:: Aim ::
Reproduce verbatim the lines up to and including the one with "# The stored", starting from the first.

:: Information provided ::
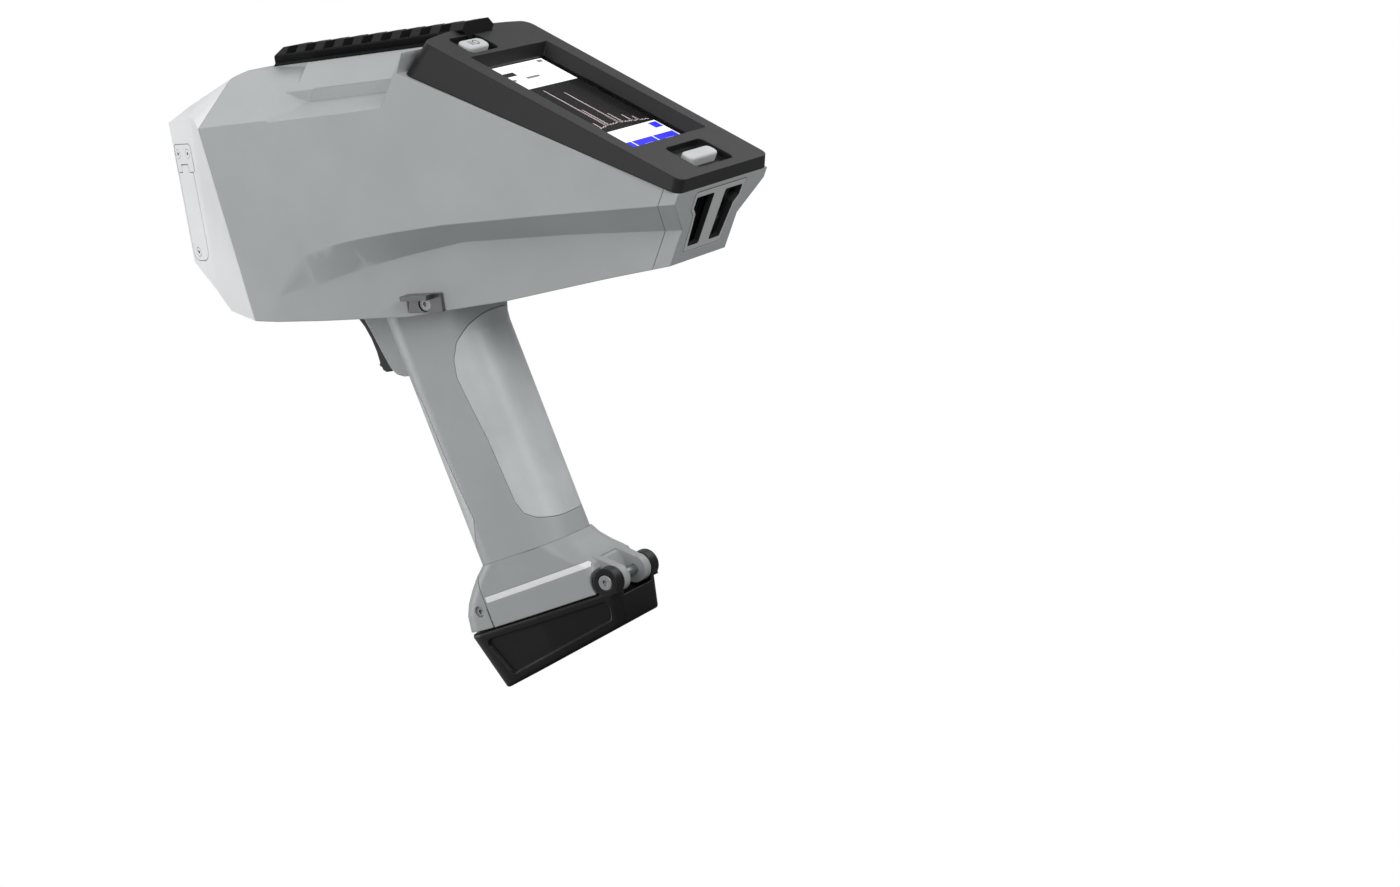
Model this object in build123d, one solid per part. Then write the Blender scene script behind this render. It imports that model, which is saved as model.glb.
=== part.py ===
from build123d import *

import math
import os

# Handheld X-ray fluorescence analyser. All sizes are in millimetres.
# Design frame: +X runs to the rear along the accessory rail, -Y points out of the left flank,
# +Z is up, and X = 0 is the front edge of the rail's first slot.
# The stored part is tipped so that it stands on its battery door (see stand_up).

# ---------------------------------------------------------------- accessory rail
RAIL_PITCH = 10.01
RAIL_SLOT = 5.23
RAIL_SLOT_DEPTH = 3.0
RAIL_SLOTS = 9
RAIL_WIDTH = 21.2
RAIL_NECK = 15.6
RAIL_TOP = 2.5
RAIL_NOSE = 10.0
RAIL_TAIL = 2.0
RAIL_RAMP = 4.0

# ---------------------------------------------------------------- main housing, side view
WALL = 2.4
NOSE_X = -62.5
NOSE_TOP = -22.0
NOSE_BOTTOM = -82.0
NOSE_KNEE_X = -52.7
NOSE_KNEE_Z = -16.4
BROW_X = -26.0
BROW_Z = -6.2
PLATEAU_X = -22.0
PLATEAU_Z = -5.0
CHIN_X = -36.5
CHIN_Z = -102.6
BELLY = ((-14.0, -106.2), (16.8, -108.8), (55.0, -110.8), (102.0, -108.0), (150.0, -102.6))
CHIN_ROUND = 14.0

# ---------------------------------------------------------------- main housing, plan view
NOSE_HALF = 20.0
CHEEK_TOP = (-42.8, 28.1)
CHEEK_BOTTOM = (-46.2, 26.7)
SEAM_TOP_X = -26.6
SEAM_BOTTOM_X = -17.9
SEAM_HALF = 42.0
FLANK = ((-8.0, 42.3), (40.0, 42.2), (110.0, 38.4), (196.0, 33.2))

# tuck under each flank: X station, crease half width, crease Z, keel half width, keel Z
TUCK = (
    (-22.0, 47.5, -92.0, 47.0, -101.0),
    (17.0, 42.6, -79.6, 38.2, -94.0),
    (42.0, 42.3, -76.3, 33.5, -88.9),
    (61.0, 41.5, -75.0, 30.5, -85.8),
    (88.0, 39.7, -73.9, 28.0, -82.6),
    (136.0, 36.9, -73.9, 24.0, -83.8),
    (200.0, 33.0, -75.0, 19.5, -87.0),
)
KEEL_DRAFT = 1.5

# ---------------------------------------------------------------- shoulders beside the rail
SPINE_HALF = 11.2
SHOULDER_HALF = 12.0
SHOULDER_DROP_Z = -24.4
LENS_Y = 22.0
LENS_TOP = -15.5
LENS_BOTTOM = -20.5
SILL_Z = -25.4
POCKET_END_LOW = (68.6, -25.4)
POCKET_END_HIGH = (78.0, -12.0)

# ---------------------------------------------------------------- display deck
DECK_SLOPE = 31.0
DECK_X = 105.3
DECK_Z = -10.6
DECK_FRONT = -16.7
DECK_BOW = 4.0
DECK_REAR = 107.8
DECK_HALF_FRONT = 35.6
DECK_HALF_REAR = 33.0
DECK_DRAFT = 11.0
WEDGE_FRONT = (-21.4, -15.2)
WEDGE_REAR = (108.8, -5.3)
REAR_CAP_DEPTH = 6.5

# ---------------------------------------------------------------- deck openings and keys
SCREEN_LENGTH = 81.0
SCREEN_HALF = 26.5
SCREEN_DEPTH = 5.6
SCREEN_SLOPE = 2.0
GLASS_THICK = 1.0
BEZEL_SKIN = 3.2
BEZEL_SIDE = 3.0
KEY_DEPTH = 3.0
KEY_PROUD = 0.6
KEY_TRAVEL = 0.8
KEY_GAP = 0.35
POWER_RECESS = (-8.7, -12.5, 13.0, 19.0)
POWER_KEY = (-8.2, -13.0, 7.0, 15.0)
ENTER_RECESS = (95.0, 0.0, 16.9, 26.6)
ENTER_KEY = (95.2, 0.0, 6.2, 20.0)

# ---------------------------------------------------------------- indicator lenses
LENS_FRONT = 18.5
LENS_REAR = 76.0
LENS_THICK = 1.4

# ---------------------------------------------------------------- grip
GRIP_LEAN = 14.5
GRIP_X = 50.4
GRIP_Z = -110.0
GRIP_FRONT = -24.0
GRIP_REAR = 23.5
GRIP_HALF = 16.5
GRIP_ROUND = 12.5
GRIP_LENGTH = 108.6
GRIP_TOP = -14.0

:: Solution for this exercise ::
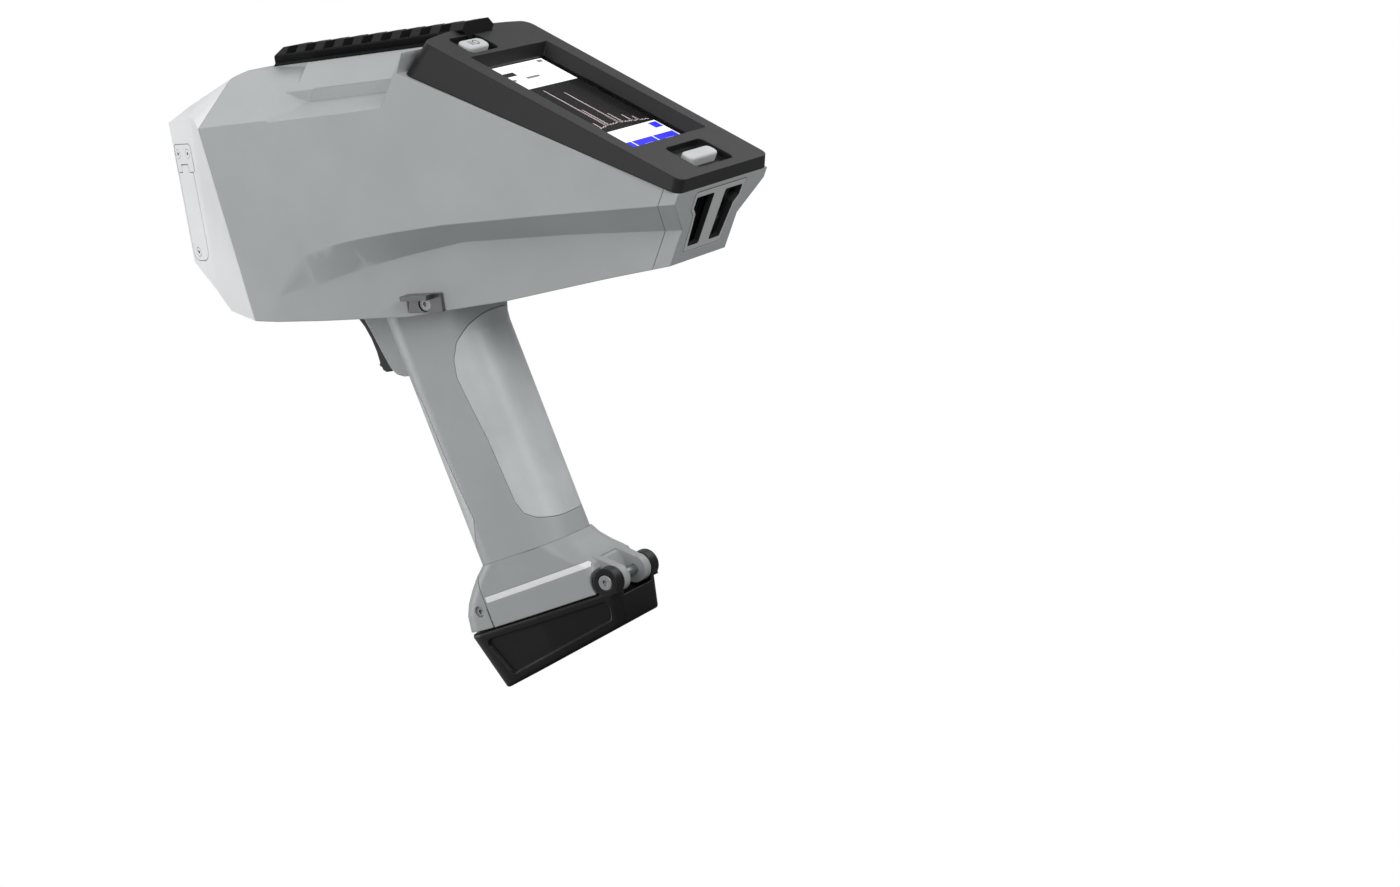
Model this object in build123d, one solid per part. Then write the Blender scene script behind this render. It imports that model, which is saved as model.glb.
=== part.py ===
from build123d import *

import math
import os

# Handheld X-ray fluorescence analyser. All sizes are in millimetres.
# Design frame: +X runs to the rear along the accessory rail, -Y points out of the left flank,
# +Z is up, and X = 0 is the front edge of the rail's first slot.
# The stored part is tipped so that it stands on its battery door (see stand_up).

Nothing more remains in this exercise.